MobileRead Forums - View Single Post

Darqref · 12-29-2009, 11:28 PM

Quote:

Originally Posted by DMcCunney

I don't think the problem was Omnipage, though I agree there are better things out there.

One of the issues you face is that each page will be a scanned image, which will be seperately OCRed, and the results saved to different files. Those files must be combined to be a complete book, and there the trouble starts. You're running into the divisions between files.

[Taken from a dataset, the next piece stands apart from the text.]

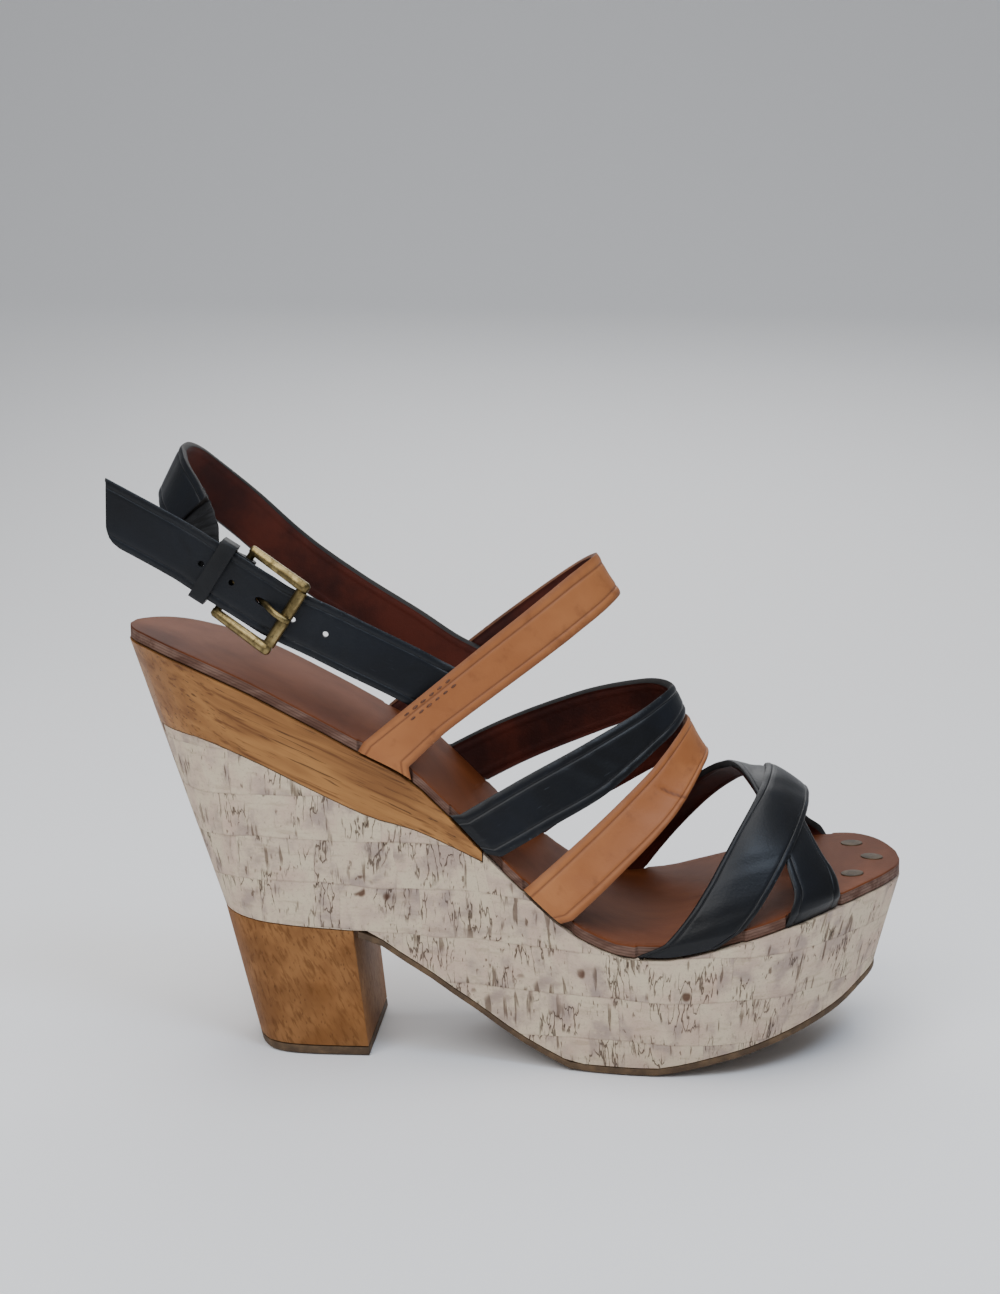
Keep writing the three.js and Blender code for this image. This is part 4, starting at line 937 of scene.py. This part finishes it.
# %% A merged copy of a measured piece
def dressed(node, name, material, angle=35, rounded=0.0):
    """A copy of a measured piece with its loose triangles joined, smooth shading and a finish."""
    piece = bpy.data.objects.new(name, frame["nodes"][node].data.copy())
    bpy.context.scene.collection.objects.link(piece)
    only(piece)
    mode("EDIT")
    bpy.ops.mesh.select_all(action="SELECT")
    bpy.ops.mesh.remove_doubles(threshold=0.00001)
    bpy.ops.mesh.tris_convert_to_quads()
    mode("OBJECT")
    if rounded:
        bevel(piece, rounded, 40)
    bpy.ops.object.shade_smooth_by_angle(angle=math.radians(angle))
    piece.data.materials.clear()
    piece.data.materials.append(material)
    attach(piece, "root")
    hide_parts(node)
    print(name, len(piece.data.polygons), "faces")
    return piece


OUTLINE_STEPS = 240


def shoe_outline():
    """Points round the footbed, from the heel along the outer side and back, with their runs in mm."""
    ats = [(1 - math.cos(math.pi * i / OUTLINE_STEPS)) / 2 for i in range(OUTLINE_STEPS + 1)]
    outer = [(bed_x(at), bed_edge(at, -1)) for at in ats]
    inner = [(bed_x(at), bed_edge(at, 1)) for at in reversed(ats[:-1])]
    points = np.array(outer + inner)
    steps = np.linalg.norm(np.diff(points, axis=0), axis=1)
    return points, np.concatenate([[0], np.cumsum(steps)])


def wrap_map(piece):
    """A map round the shoe, in metres: along the nearest part of the outline, and up."""
    points, runs = shoe_outline()
    places = np.array([vertex.co[:] for vertex in piece.data.vertices]) / MM
    nearest = [int(np.argmin(((points - place[:2]) ** 2).sum(axis=1))) for place in places]
    layer = piece.data.uv_layers.get("UVMap") or piece.data.uv_layers.new(name="UVMap")
    layer.active = True
    for face in piece.data.polygons:
        round_runs = [runs[nearest[v]] for v in face.vertices]
        past_seam = max(round_runs) - min(round_runs) > runs[-1] / 2
        for index, v, run in zip(face.loop_indices, face.vertices, round_runs):
            if past_seam and run < runs[-1] / 2:
                run += runs[-1]
            layer.data[index].uv = (run * MM, places[v][2] * MM)
    print(piece.name, "wrapped", round(float(runs[-1])), "mm round")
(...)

Which version of Word are you running, and how were you bringing the files into Word to edit? The last time I had to OCR stuff, I wasn't concerned with keeping formatting, and saved to text. I combined the text files from the command line (copy file1.txt+file2,txt+file3.txt... newfile.txt), then brought that into my preferred text editor for cleanup. (I generally use Notepad++, but have a dozen or so others installed. Among other things, I maintain a wiki devoted to text editors, and am always looking at new ones. See http://TextEditors.org)
______
Dennis

I use an old but full version of Omnipage 16. Carefully check the options for the save formats, there are frequently more than one version of RTF. I use an RTF formatted for WordPad (the cheapo word processor installed on older Windows). I know from experience that Word does not use RTF - they use and internal EXTENSION of RTF that was known by testers as "woozle" for some gawd-awful reason. Saving to a version that is limited to be compatible with WordPad strips out the annoying text boxes, etc.

AFter that, its easier to start the proofreading stage.

In my opinion, if you are intending to do any serious amount of OCR work, then purchasing a full version of the OCR engine of your choice will be best. The clipped versions that ship with the scanner are only intended to be good enough to entice you to buy the full version.

On my full version of Omnipage, I can load multiple files at once, which will then be recognized as one document for OCR processing. I'm still annoyed by how emdashes are sometimes there and sometimes not, and I still get a lot of trouble with Capital I and lowercase l. And somebody, please make a spellcheck engine that will suggest a replacement because of a likely OCR error instead of a likely typing error!